* _Exercise prompt_: Print the data exactly as it is given, please.

* _Given material_:
## Begin

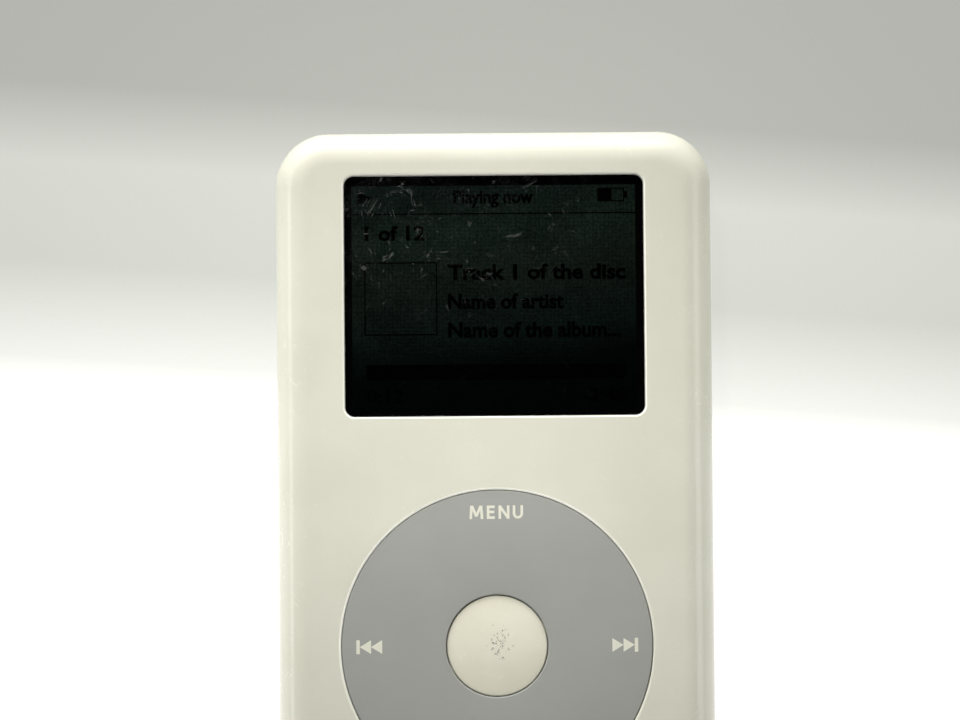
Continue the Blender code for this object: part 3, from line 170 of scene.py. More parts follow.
def circle(x, y, radius, steps=128):
    """Draws circles round one centre."""

    def draw(bm, grow, height):
        place = Matrix.Translation((x, y, height))
        made = bmesh.ops.create_circle(bm, segments=steps, radius=radius + grow, matrix=place)
        return list(dict.fromkeys(edge for vert in made["verts"] for edge in vert.link_edges))

    return draw


def arc(inset, height, radius, start, end, steps=8):
    """Points (inset, height) round a centre; 0 degrees is up and 90 is outwards."""
    turns = [math.radians(start + (end - start) * step / steps) for step in range(steps + 1)]
    return [(inset - radius * math.sin(turn), height + radius * math.cos(turn)) for turn in turns]


def edge_path(low, high, rounding, steps=5):
    """The way down a plate's side, from its top face to its bottom face, both edges rounded."""
    return [
        (rounding + STEADY, high),
        *arc(rounding, high - rounding, rounding, 0, 90, steps),
        (0.0, high - rounding - STEADY),
        (0.0, low + rounding + STEADY),
        *arc(rounding, low + rounding, rounding, 90, 180, steps),
        (rounding + STEADY, low),
    ]


def lip_path(low, high, rounding, steps=6):
    """The way down a hole's side, rounded only at the top."""
    return [
        (rounding + STEADY, high),
        *arc(rounding, high - rounding, rounding, 0, 90, steps),
        (0.0, high - rounding - STEADY),
        (0.0, low),
    ]


def rings(bm, draw, path, side=-1):
    """One outline for each step of a path; side -1 is an outside and 1 is a hole."""
    return [draw(bm, side * inset, height) for inset, height in path]


def skin(bm, outlines):
    """Faces from each outline to the next, which is held well clear while they are joined."""
    for one, following in zip(outlines, outlines[1:]):
        moved = list(dict.fromkeys(vert for edge in following for vert in edge.verts))
        bmesh.ops.translate(bm, vec=(0, 0, -CLEAR), verts=moved)
        bmesh.ops.bridge_loops(bm, edges=one + following)
        bmesh.ops.translate(bm, vec=(0, 0, CLEAR), verts=moved)


def close(bm, outlines):
    """A flat face inside the first outline and round the others."""
    edges = [edge for outline in outlines for edge in outline]
    bmesh.ops.triangle_fill(bm, use_beauty=True, use_dissolve=False, edges=edges, normal=(0, 0, 1))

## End

* _Reply to the exercise_:
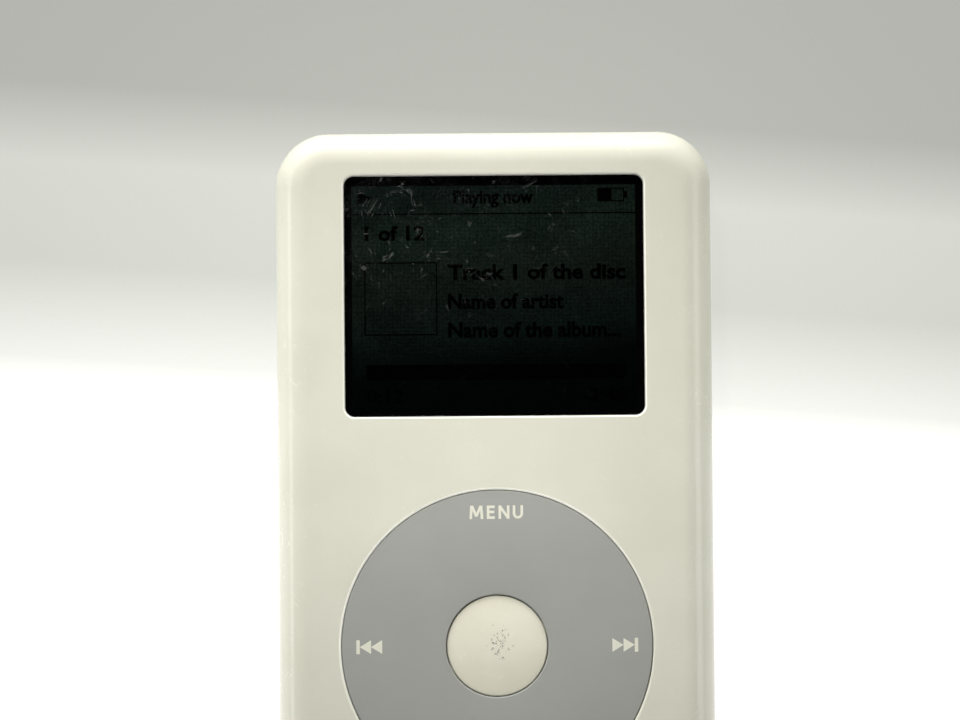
Continue the Blender code for this object: part 3, from line 170 of scene.py. More parts follow.
def circle(x, y, radius, steps=128):
    """Draws circles round one centre."""

    def draw(bm, grow, height):
        place = Matrix.Translation((x, y, height))
        made = bmesh.ops.create_circle(bm, segments=steps, radius=radius + grow, matrix=place)
        return list(dict.fromkeys(edge for vert in made["verts"] for edge in vert.link_edges))

    return draw


def arc(inset, height, radius, start, end, steps=8):
    """Points (inset, height) round a centre; 0 degrees is up and 90 is outwards."""
    turns = [math.radians(start + (end - start) * step / steps) for step in range(steps + 1)]
    return [(inset - radius * math.sin(turn), height + radius * math.cos(turn)) for turn in turns]


def edge_path(low, high, rounding, steps=5):
    """The way down a plate's side, from its top face to its bottom face, both edges rounded."""
    return [
        (rounding + STEADY, high),
        *arc(rounding, high - rounding, rounding, 0, 90, steps),
        (0.0, high - rounding - STEADY),
        (0.0, low + rounding + STEADY),
        *arc(rounding, low + rounding, rounding, 90, 180, steps),
        (rounding + STEADY, low),
    ]


def lip_path(low, high, rounding, steps=6):
    """The way down a hole's side, rounded only at the top."""
    return [
        (rounding + STEADY, high),
        *arc(rounding, high - rounding, rounding, 0, 90, steps),
        (0.0, high - rounding - STEADY),
        (0.0, low),
    ]


def rings(bm, draw, path, side=-1):
    """One outline for each step of a path; side -1 is an outside and 1 is a hole."""
    return [draw(bm, side * inset, height) for inset, height in path]


def skin(bm, outlines):
    """Faces from each outline to the next, which is held well clear while they are joined."""
    for one, following in zip(outlines, outlines[1:]):
        moved = list(dict.fromkeys(vert for edge in following for vert in edge.verts))
        bmesh.ops.translate(bm, vec=(0, 0, -CLEAR), verts=moved)
        bmesh.ops.bridge_loops(bm, edges=one + following)
        bmesh.ops.translate(bm, vec=(0, 0, CLEAR), verts=moved)


def close(bm, outlines):
    """A flat face inside the first outline and round the others."""
    edges = [edge for outline in outlines for edge in outline]
    bmesh.ops.triangle_fill(bm, use_beauty=True, use_dissolve=False, edges=edges, normal=(0, 0, 1))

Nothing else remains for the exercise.